I’m going on a trip I expect to be a little sentimental, and I find my old sentiment-capturing-device-with-just-enough-embedded-nostalgia. It’s served me well on a dozen trips, and I like something physical - you know?

Its an instax polaroid

Everything looks good, except the battery’s low. This doesn’t seem like a problem until I realise that it’s got an included rechargeable, and I don’t have the charger anymore. Cue an hour of tearing apart old boxes.

Low battery

Nothing. There are many chargers, but none of them belong to this one. It’s also a finicky Li-Ion, which means I can’t just stick a DC voltage on it.

Or can I?

Let’s give it a shot. I’ve never done this before, but I don’t have too much to lose. It’s also a tiny battery, so the amount of stored energy in there scares me less. First things first, let’s check the battery:


Looks like a single cell, rated voltage is 3.7V. Since the camera powers up, it’s most definitely not deep dischaged, but let’s make sure anyway:


Looks good, pretty healthy. Next order of business, we need to find out how to charge this thing. Thankfully, Dave from EEVBlog has a helpful video (when does he not)?

So the basic theory is to charge constant current until we reach the charging voltage, then constant voltage until the charging current drops off or you reach the recommended charging limit. Sounds good, but we should make sure what those numbers are for our particlar cell. A number of factors, like cathode chemistry, internal limiting circuits and thermal compensation all play into what the charging current and time should be.


The model is an NP-45S, and sadly there aren’t any real datasheets available for this particular one. There is one out there for NP-45 though, which should be close enough. It’s not much of a datasheet - no charge or discharge curves here - but it’s got the numbers we’re looking for.

Charging Specs

Let’s stick with 325 mA until we know how it charges, then we can try upping it to fast charge if it looks right. Now, we need a constant current and constant voltage supply. The latter is pretty simple - I’ve had a small PC power supply from Aliexpress sitting on my desk that serves that purpose. Thank god for economies of scale - a low ripple, high wattage DC rail can be had for cheap in a PC power supply - even a second hand one’ll do the job perfectly well. Anything barely good enough for a CPU is way overkill for me.

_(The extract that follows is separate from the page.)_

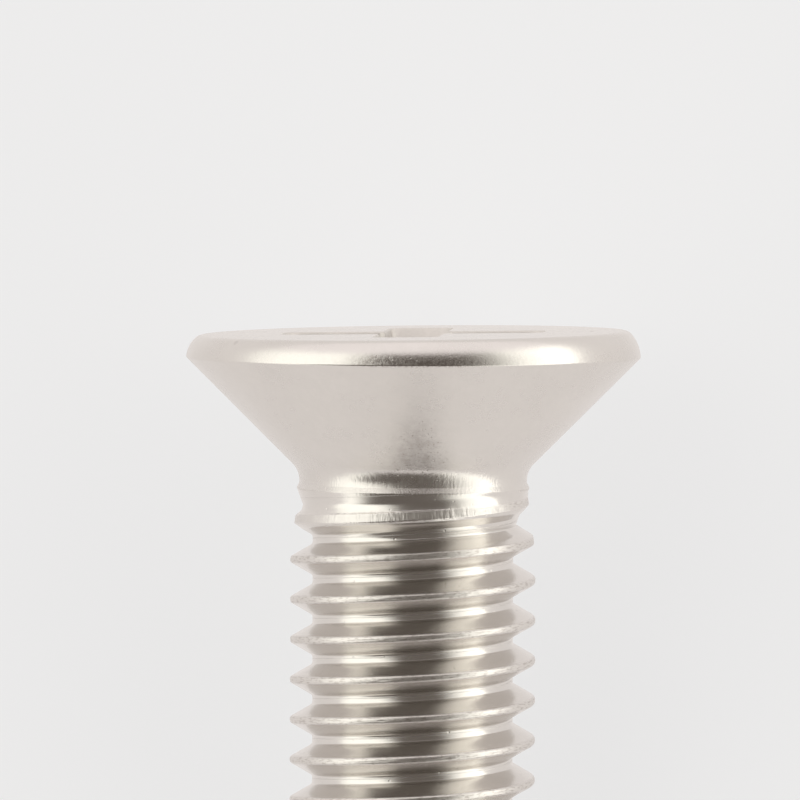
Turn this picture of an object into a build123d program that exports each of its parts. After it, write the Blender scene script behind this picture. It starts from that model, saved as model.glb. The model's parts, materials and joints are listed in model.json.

Constant current can be a bit more complicated, as is specifying a exact voltage. What we need is a DC-DC supply. Now, I could buy a >$200 bench power supply, or I can build my own, which is what I did some time ago once I found this.

Cute Little Module

Isn’t that the cutest little module you ever saw? When I got it, it was S$20 including shipping, and it’s rated for up to 160 W, so if it does 50% of that I’m good for my needs. Comes with a beautiful display, simultaneous constant current AND constant voltage settings, as well as overvoltage and overcurrent protection. A number of other features, but this is already amazing for the price. If you’re looking for more info, Dave’s covered this one in detail, including characterization.

It does DC-DC, so all it needs is a clean DC output which the PSU can happily provide. Hook the two together, and you’ve got a good bench power supply for most any need.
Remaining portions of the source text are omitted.